È una riabilitazione post mortem quella di Carmelo Patti. L’ex patron della Valtur si è scrollato di dosso la più infamante delle accuse per un imprenditore: avere stretto un patto con i boss stragisti. Da Bernardo Provenzano a Matteo Messina Denaro.
LA PARABOLA DEL MANAGER
Nel paese in provincia di Trapani Carmelo Patti era nato in una famiglia povera. Faceva il venditore ambulante di vestiti assieme al padre. Nel lontano 1962 furono dichiarati falliti. Poi, passo dopo passo, un’ascesa vertiginosa. I guai giudiziari di Patti iniziarono con il fallimento di alcune sue imprese. Il primo processo fu infatti per bancarotta post fallimentare. Poi seguì quello per associazione a delinquere finalizzata alla commissione di frodi fiscali. A cascata arrivarono le indagini per i presunti interessi mafiosi nelle sue imprese, l’imputazione per concorso esterno in associazione mafiosa e per il riciclaggio aggravato connesso all’acquisto del villaggio turistico di Favignana.
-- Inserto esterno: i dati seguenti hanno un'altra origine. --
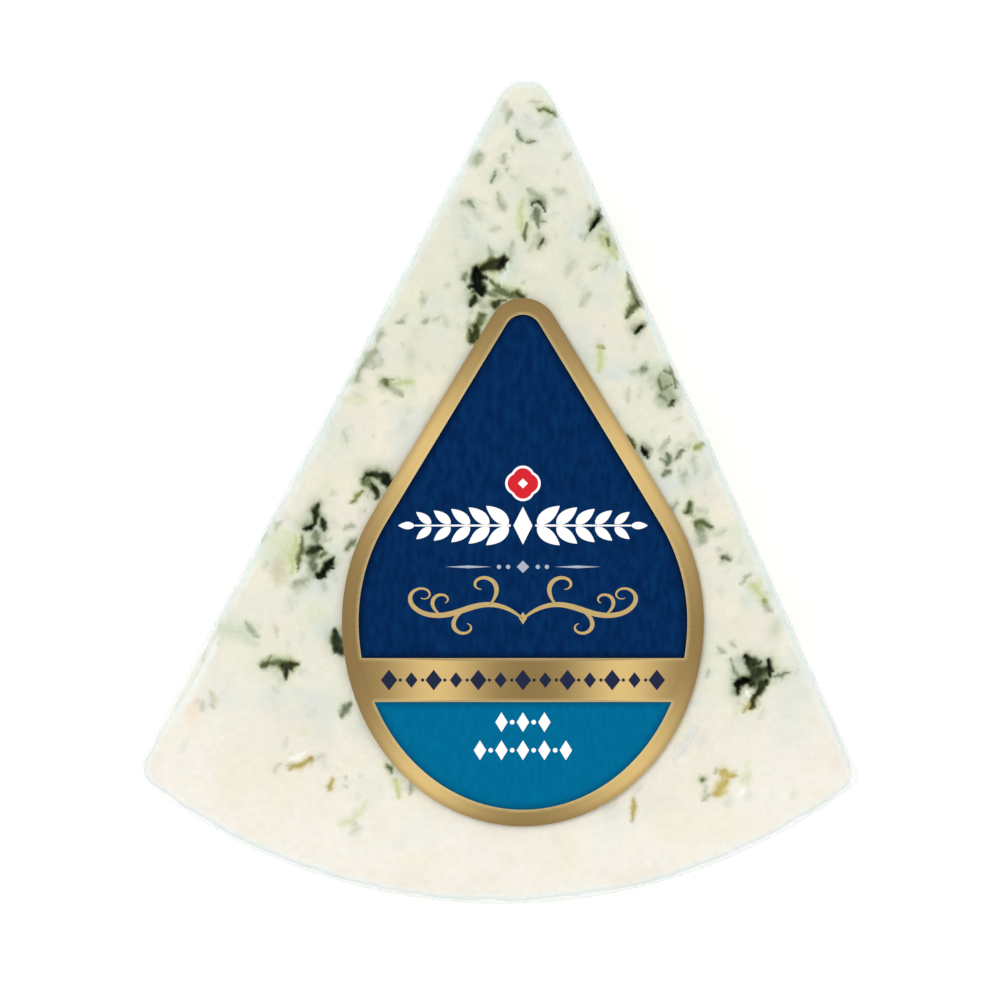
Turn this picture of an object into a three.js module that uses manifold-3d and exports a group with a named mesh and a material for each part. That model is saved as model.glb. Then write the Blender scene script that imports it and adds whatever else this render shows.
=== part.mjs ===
// A wedge of blue-veined gorgonzola, lying flat, with a drop-shaped label on its veined face.
// Millimetres, +Z up. The tip of the wedge points to +Y, and the origin is the middle of its underside.

import * as THREE from 'three';
import { ImprovedNoise } from 'three/addons/math/ImprovedNoise.js';
import { mergeVertices } from 'three/addons/utils/BufferGeometryUtils.js';
import Module from 'manifold-3d';

const wasm = await Module();
wasm.setup();

// The wedge: a slice of a low round wheel, its two cut edges meeting at a blunt tip.
const thickness = 35;
const cutEdgesMeet = new THREE.Vector2(3.5, 54.9);
const leftEdgeLean = 28.2;
const rightEdgeLean = 24.2;
const rindCentre = new THREE.Vector2(0.3, 20.8);
const rindRadius = 71;
const tipRadius = 3.9;
const leftCornerRadius = 2.4;
const rightCornerRadius = 1.7;
const easedEdge = 1.2;

// How coarsely the walls are divided.
const tipSteps = 6;
const cornerSteps = 4;
const cutEdgeSteps = 34;
const rindSteps = 32;
const wallRows = 9;
const easedSteps = 2;

// Low relief: the cut walls crumble, and the rind only waves.
const cutWallRelief = 0.6;
const rindRelief = 0.35;
const reliefGrain = 8;
const reliefFade = 3;

// Pockets: hollows in the paste where the mould grew, cut open by the knife.
const pocketSides = 10;
const pocketUnevenness = 0.26;
const pocketMouth = 0.5;
const wallPocketCount = 13;
const wallPocketMargin = 4.5;
const wallPocketSpacing = 6.5;

// The label: a drop with straight shoulders and a round foot, in foil with two sunk fields.
const labelCentre = new THREE.Vector2(2.9, -15.9);
const labelHalfWidth = 21.9;
const labelFootDepth = 24.8;
const labelShoulderLean = 31.2;
const labelFlankRadius = 25;
const labelTipRadius = 4.3;
const labelThickness = 0.3;
const foilRise = 0.14;
const foilFrameWidth = 2;
const foilBandTop = -4.45;
const foilBandBottom = -9.75;
const labelArcSteps = 9;
const labelFootSteps = 30;

const pasteColour = 0xecebe0;
const foilColour = 0xb8955c;

// Veined face pockets: middle, length and width, turn from +X, and depth.
const tipPockets = [
  { at: [5.4, 46.1], size: [2.4, 0.9], turn: -15, deep: 0.8 },
  { at: [3.7, 41.9], size: [2.0, 0.9], turn: -12, deep: 0.6 },
  { at: [-0.3, 37.8], size: [1.9, 1.1], turn: 50, deep: 0.8 },
  { at: [0.3, 34.9], size: [2.4, 0.9], turn: -62, deep: 0.7 },
  { at: [4.7, 33.6], size: [3.7, 1.5], turn: -78, deep: 1.4 },
  { at: [3.0, 31.1], size: [3.5, 0.9], turn: 80, deep: 0.9 },
  { at: [5.1, 29.8], size: [2.0, 0.8], turn: 62, deep: 0.8 },
  { at: [11.9, 32.9], size: [3.3, 1.5], turn: 58, deep: 1.8 },
  { at: [13.7, 29.5], size: [3.1, 1.6], turn: -55, deep: 0.7 },
  { at: [16.4, 24.3], size: [4.4, 1.5], turn: -62, deep: 1.1 },
];

const slotPockets = [
  { at: [-1.0, 27.6], size: [5.0, 1.8], turn: 17, deep: 2.0 },
  { at: [-2.2, 24.9], size: [5.0, 1.6], turn: 86, deep: 2.4 },
  { at: [-0.1, 23.2], size: [2.6, 1.1], turn: -62, deep: 1.2 },
];

const leftPockets = [
  { at: [-12.0, 20.6], size: [1.8, 1.0], turn: 10, deep: 0.5 },
  { at: [-16.0, 15.0], size: [3.6, 1.6], turn: 52, deep: 0.6 },
  { at: [-11.4, 12.6], size: [3.2, 1.0], turn: -34, deep: 0.8 },
  { at: [-15.6, 0.8], size: [2.4, 1.1], turn: 68, deep: 1.2 },
  { at: [-13.6, 0.5], size: [2.6, 1.2], turn: -50, deep: 1.4 },
  { at: [-17.2, -1.1], size: [2.2, 1.0], turn: 32, deep: 0.9 },
  { at: [-21.6, -2.9], size: [3.9, 1.6], turn: 66, deep: 1.8 },
  { at: [-23.2, -5.2], size: [2.3, 1.1], turn: 52, deep: 1.0 },
  { at: [-22.3, -8.4], size: [4.2, 1.3], turn: 86, deep: 1.8 },
  { at: [-20.8, -9.5], size: [3.2, 1.3], turn: -34, deep: 1.5 },
  { at: [-26.6, -21.1], size: [4.6, 1.6], turn: 0, deep: 1.6 },
  { at: [-23.9, -32.7], size: [3.0, 1.3], turn: 24, deep: 0.9 },
  { at: [-17.6, -39.1], size: [4.4, 0.9], turn: 34, deep: 0.5 },
];

const rightPockets = [
  { at: [20.4, 12.2], size: [4.6, 2.6], turn: -52, deep: 0.7 },
  { at: [18.0, 4.6], size: [1.7, 1.1], turn: 70, deep: 1.2 },
  { at: [21.4, 4.1], size: [2.8, 1.1], turn: 25, deep: 0.6 },
  { at: [24.8, -4.7], size: [2.6, 1.9], turn: 12, deep: 1.1 },
  { at: [27.4, -8.3], size: [1.3, 1.0], turn: 0, deep: 0.8 },
  { at: [30.2, -10.8], size: [3.0, 0.9], turn: -56, deep: 0.5 },
  { at: [27.5, -34.9], size: [3.7, 1.9], turn: 62, deep: 1.2 },
];

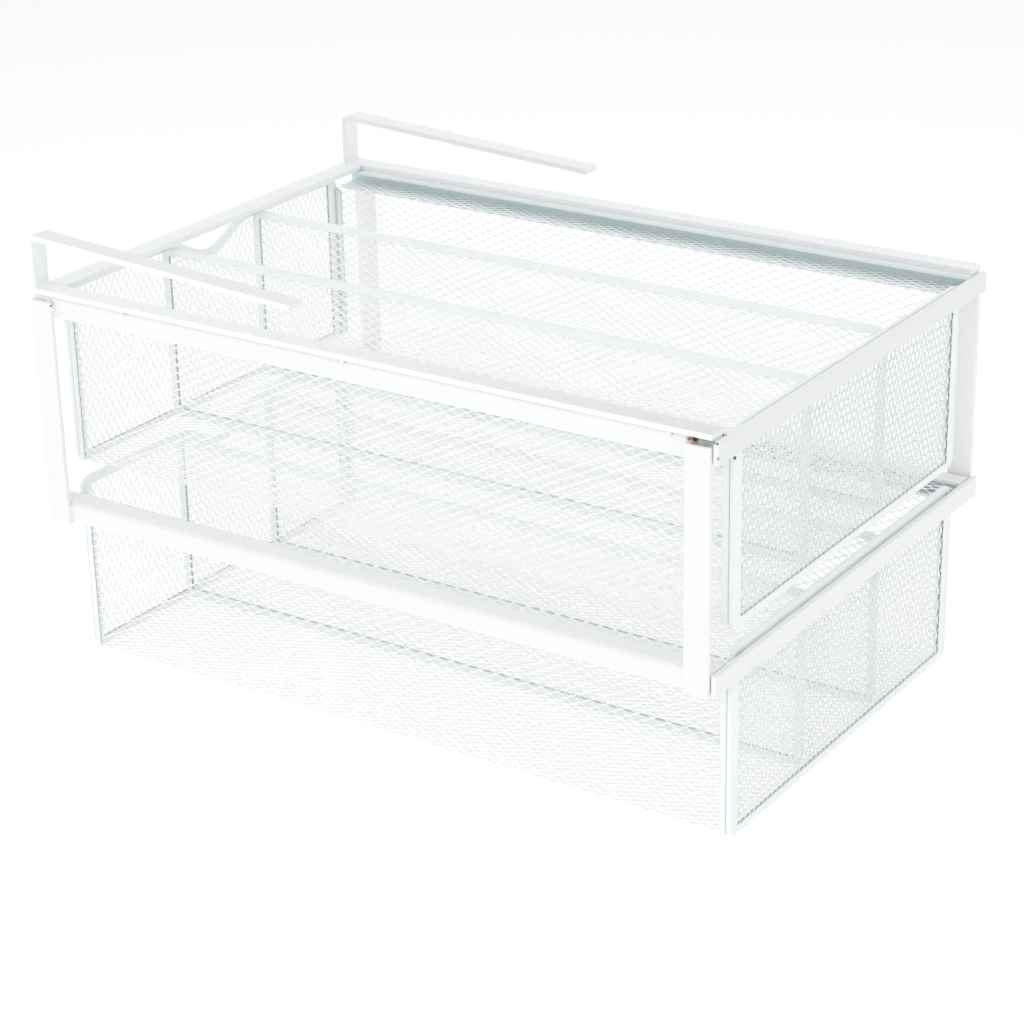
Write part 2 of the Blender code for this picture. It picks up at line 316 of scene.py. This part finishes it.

Patti è sempre stato assolto o la sua posizione archiviata, ma i sospetti erano bastati per fare scattare la confisca in sede di misure di prevenzione. Ad accusarlo era stato soprattutto Angelo Siino, il cosiddetto “ministro dei Lavori pubblici” di Cosa Nostra. Raccontò di avere conosciuto Patti nel corso di una riunione, tra il 1989 e il 1990, nella casa di campagna di Filippo Guttaduro, il cognato di Matteo Messina Denaro. Erano presenti il padre di quest’ultimo, don Ciccio Messina Denaro, e Francesco Messina. Pezzi da novanta della mafia trapanese. I cablaggi furono la sua prima attività, concentrata fino al 1991 nel Nord Italia e in Campania. L’impresa di Patti, la Cablelettra, lavorava per Fiat ed Alfa Romeo. Tornò in Sicilia quando la casa torinese decise di affidargli anche le commesse che provenivano da Termini Imerese. Qui iniziò la sfilza di investimenti nel settore del turismo. Ora la riabilitazione post mortem e l'amarezza, manifestata dai suoi legali, per una giustizia di prevenzione che sa essere ingiusta soprattutto nei tempi.